> AIM
Your task is to copy a single run of lines that starts at the line with "pieces.update(wheel_parts)" and stops at the line with "cad_parts[node].hide_render = cad_parts[node].hide_viewport", keeping both ends. Copy nothing else.

> DATA BLOCK
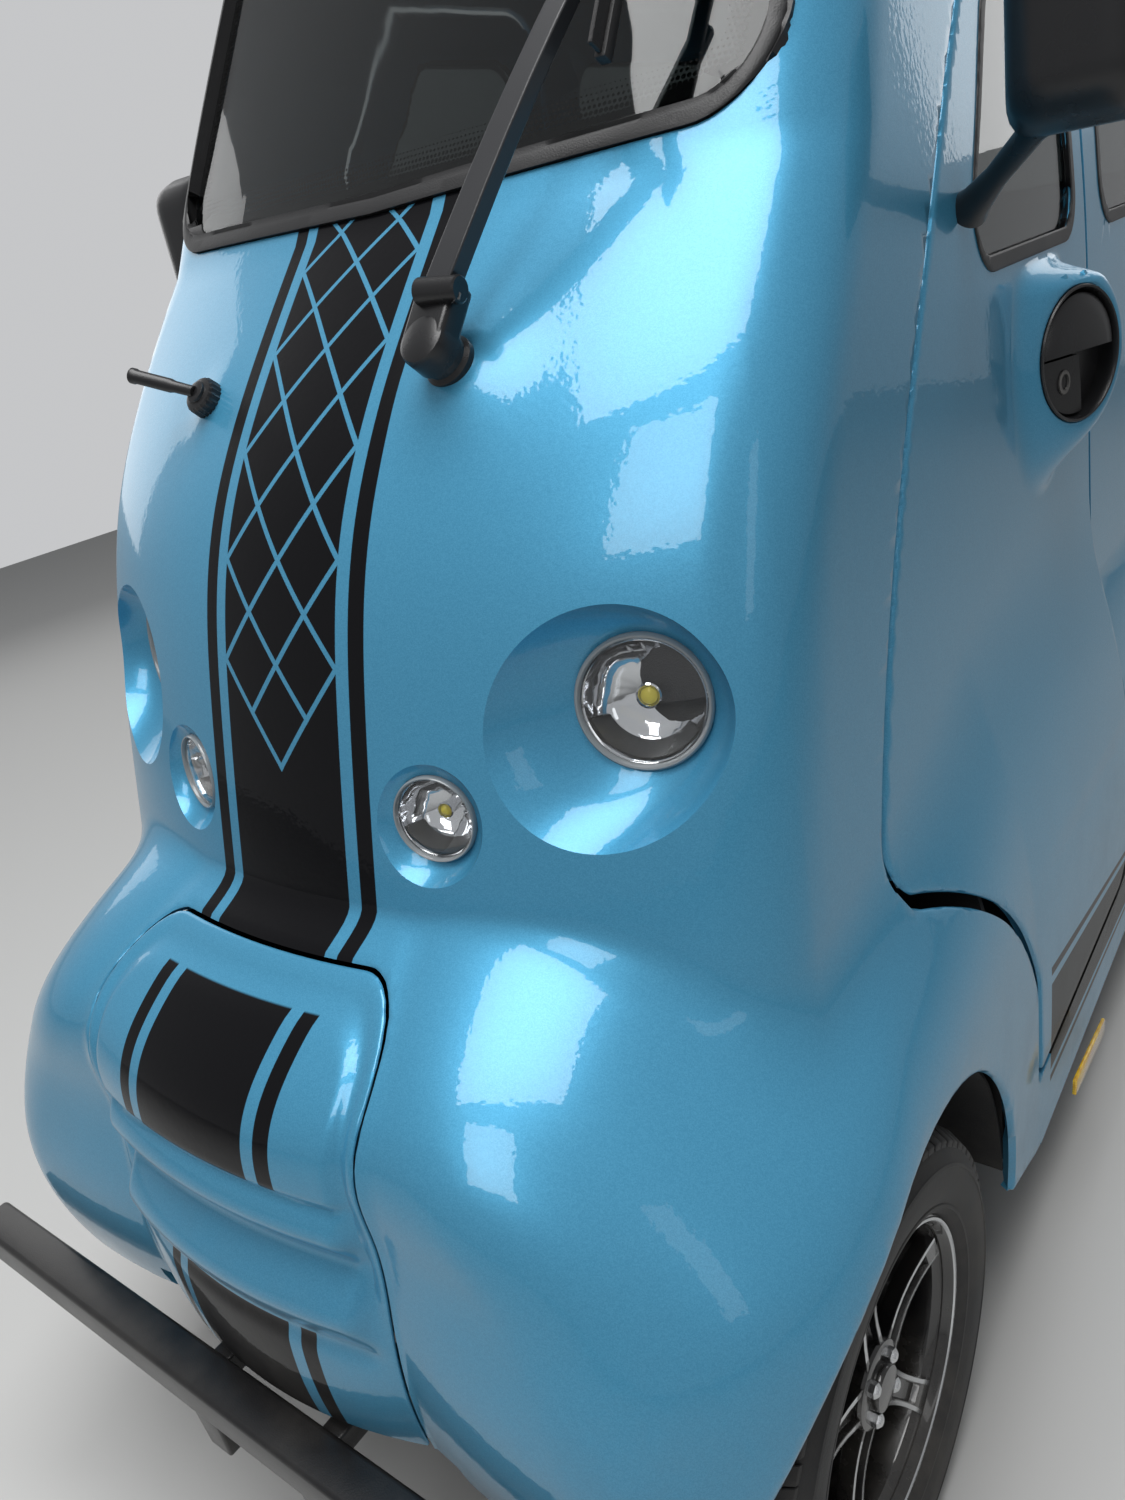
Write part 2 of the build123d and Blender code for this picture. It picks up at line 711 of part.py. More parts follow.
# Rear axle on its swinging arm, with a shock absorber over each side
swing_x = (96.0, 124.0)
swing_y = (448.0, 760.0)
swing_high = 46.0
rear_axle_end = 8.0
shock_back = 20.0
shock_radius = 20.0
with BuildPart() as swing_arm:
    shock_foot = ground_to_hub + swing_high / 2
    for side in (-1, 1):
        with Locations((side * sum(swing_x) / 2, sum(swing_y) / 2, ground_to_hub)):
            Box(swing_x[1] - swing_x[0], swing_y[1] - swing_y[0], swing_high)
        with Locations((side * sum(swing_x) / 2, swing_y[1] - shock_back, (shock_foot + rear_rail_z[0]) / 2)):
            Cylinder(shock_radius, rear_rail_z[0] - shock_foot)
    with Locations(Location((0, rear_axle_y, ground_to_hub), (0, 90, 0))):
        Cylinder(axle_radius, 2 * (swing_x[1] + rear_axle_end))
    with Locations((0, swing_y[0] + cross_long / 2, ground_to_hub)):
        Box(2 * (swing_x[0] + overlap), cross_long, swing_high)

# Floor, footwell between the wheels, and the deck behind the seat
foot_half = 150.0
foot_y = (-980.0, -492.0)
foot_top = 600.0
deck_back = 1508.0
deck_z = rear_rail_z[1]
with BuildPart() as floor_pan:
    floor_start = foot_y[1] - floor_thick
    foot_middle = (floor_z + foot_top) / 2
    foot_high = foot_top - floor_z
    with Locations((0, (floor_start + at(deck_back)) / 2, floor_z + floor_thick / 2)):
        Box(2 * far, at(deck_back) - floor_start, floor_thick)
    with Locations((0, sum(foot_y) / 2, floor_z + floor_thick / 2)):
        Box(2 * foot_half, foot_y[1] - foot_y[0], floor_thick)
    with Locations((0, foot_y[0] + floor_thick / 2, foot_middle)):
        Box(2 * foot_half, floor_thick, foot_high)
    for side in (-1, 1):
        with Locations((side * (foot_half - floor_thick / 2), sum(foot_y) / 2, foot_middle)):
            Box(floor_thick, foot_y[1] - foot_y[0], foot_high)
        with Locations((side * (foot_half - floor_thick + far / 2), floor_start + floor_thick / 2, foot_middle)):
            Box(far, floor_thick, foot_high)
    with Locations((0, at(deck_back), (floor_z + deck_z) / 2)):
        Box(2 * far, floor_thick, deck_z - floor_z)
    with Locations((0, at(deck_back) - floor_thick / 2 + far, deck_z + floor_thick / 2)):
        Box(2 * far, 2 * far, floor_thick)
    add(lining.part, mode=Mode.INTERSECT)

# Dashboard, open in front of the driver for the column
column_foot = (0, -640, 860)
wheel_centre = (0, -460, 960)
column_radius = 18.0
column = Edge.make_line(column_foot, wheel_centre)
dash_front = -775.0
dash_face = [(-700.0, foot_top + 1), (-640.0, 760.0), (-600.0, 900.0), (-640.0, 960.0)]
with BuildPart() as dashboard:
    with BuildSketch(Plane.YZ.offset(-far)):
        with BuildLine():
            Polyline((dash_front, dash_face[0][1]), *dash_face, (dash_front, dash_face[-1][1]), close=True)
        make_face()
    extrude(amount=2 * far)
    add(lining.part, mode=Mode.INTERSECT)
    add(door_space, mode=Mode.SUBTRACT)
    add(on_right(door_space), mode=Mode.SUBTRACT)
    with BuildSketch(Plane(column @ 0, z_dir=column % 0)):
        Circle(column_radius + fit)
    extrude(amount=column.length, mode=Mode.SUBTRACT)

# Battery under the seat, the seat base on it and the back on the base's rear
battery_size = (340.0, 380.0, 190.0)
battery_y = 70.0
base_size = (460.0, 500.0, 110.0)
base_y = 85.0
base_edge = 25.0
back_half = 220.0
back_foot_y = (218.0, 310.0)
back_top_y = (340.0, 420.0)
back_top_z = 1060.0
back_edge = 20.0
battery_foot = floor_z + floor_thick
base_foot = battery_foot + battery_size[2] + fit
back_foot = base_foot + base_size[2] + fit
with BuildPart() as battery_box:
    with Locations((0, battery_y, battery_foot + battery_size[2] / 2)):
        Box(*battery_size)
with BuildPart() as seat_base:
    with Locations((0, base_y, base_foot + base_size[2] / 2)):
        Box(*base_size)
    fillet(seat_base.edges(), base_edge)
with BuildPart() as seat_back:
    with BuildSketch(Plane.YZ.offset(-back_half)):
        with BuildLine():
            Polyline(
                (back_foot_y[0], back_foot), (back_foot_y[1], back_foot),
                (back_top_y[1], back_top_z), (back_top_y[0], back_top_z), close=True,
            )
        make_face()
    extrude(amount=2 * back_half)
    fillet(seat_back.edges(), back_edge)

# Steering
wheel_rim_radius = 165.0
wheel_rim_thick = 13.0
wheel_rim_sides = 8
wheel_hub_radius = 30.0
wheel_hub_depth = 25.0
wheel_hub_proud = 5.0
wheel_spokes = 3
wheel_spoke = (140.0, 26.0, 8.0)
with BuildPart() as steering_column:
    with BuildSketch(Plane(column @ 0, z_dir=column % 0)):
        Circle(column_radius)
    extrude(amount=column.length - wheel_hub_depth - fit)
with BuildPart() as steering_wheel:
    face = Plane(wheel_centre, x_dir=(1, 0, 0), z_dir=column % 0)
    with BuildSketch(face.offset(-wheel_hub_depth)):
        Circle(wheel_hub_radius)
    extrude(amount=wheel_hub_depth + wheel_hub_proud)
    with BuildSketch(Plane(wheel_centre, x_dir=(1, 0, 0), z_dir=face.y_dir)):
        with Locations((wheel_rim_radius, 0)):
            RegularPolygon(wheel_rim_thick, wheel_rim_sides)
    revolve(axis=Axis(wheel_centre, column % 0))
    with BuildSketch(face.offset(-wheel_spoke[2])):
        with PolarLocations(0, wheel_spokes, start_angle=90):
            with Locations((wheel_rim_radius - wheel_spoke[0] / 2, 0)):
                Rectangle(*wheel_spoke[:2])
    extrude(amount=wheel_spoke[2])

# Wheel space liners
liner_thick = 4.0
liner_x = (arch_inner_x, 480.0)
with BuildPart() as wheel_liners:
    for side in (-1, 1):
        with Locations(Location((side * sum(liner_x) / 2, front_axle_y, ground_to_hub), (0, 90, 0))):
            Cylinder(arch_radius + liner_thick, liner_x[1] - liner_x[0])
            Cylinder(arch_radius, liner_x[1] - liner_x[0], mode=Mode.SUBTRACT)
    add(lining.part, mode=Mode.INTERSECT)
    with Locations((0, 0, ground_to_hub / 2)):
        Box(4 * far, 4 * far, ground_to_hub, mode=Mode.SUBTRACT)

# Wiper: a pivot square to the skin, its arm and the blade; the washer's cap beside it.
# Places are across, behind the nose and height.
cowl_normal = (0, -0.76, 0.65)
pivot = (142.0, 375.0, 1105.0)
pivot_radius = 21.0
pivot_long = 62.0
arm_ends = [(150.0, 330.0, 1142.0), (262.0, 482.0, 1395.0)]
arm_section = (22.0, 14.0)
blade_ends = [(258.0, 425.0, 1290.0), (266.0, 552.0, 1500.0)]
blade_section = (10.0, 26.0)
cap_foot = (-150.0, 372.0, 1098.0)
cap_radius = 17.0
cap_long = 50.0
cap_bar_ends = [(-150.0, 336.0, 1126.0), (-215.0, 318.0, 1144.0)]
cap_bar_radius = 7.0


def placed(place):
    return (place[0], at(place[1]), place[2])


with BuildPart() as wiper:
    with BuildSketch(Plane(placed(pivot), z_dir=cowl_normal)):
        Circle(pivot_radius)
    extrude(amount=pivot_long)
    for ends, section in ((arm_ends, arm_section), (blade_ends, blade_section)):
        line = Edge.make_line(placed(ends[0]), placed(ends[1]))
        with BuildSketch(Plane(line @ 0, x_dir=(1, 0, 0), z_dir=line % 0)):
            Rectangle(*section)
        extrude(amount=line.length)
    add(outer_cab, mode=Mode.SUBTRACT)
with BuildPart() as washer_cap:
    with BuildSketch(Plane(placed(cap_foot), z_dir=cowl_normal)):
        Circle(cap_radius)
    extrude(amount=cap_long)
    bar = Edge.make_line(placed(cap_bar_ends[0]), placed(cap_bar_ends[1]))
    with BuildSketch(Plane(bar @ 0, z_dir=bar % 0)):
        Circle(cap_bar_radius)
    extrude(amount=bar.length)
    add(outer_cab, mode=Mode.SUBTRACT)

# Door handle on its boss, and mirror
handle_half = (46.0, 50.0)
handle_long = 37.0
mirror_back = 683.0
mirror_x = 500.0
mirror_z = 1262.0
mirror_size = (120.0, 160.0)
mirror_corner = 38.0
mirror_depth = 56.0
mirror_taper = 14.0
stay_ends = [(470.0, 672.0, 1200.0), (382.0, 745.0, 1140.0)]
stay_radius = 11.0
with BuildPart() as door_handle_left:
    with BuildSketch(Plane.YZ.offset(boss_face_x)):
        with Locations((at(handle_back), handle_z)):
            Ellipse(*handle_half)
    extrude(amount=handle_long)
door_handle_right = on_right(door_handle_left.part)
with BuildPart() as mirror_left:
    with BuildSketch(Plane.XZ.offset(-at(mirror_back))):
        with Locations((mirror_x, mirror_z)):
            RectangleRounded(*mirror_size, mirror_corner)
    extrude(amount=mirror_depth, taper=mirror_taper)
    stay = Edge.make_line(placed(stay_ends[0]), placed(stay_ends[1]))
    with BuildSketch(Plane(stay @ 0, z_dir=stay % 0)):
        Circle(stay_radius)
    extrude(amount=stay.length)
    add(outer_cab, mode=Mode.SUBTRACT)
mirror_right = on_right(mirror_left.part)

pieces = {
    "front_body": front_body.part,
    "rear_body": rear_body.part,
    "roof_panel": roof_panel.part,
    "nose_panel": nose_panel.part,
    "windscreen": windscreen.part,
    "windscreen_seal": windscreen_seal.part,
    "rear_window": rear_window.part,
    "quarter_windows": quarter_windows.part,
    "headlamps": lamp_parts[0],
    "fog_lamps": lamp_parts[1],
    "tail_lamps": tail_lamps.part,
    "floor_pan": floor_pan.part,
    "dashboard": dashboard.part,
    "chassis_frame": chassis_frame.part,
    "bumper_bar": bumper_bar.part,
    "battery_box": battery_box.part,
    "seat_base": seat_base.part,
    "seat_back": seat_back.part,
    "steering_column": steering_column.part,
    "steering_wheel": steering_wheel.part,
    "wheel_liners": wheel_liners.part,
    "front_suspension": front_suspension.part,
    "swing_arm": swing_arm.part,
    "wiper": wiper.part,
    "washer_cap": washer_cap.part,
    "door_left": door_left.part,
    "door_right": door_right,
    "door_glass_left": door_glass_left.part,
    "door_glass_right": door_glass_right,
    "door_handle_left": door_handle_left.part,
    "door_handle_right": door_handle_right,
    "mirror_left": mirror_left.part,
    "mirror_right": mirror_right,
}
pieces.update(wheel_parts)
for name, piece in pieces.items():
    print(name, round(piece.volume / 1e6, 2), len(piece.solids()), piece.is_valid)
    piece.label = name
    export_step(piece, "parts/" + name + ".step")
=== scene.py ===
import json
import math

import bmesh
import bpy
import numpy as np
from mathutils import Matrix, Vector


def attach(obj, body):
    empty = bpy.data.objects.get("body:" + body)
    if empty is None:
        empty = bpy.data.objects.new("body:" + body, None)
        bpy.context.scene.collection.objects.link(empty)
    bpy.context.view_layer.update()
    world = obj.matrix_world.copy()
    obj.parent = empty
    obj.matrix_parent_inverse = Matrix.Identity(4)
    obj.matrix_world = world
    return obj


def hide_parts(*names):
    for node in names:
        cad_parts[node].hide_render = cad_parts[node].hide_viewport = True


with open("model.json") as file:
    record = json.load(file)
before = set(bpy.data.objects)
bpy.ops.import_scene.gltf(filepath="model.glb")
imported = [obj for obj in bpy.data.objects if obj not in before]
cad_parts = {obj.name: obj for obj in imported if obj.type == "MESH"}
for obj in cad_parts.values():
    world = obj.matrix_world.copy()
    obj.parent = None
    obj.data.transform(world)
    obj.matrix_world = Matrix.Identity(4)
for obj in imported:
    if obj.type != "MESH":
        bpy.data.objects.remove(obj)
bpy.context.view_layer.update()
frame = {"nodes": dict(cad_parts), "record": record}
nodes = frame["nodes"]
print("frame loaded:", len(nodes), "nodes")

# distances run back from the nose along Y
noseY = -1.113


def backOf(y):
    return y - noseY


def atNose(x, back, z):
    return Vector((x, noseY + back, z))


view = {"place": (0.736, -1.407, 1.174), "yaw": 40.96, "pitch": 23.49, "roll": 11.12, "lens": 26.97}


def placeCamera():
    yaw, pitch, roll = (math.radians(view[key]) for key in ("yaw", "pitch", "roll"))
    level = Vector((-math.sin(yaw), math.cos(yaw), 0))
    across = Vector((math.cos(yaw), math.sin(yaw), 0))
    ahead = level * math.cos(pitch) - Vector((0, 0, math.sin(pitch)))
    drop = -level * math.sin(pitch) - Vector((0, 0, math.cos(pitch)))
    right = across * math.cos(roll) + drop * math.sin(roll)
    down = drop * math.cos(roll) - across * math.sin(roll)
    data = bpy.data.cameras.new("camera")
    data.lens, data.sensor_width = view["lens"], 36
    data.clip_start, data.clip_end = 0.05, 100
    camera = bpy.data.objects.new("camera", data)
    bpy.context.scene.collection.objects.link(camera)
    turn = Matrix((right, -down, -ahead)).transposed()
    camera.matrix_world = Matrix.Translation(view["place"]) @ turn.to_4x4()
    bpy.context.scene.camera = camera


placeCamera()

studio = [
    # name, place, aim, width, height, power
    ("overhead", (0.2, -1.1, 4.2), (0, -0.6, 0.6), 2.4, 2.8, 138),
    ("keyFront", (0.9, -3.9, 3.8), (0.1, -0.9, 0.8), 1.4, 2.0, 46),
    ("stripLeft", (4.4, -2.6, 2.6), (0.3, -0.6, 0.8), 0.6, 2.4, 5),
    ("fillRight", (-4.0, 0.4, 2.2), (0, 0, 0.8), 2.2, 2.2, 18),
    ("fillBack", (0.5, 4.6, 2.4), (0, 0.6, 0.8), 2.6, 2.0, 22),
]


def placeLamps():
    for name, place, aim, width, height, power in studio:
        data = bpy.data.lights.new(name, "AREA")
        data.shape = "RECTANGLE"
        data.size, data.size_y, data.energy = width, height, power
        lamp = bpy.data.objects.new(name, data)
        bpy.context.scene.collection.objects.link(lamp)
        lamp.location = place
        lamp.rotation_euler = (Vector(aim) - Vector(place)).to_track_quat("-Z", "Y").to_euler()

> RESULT
pieces.update(wheel_parts)
for name, piece in pieces.items():
    print(name, round(piece.volume / 1e6, 2), len(piece.solids()), piece.is_valid)
    piece.label = name
    export_step(piece, "parts/" + name + ".step")
=== scene.py ===
import json
import math

import bmesh
import bpy
import numpy as np
from mathutils import Matrix, Vector


def attach(obj, body):
    empty = bpy.data.objects.get("body:" + body)
    if empty is None:
        empty = bpy.data.objects.new("body:" + body, None)
        bpy.context.scene.collection.objects.link(empty)
    bpy.context.view_layer.update()
    world = obj.matrix_world.copy()
    obj.parent = empty
    obj.matrix_parent_inverse = Matrix.Identity(4)
    obj.matrix_world = world
    return obj


def hide_parts(*names):
    for node in names:
        cad_parts[node].hide_render = cad_parts[node].hide_viewport = True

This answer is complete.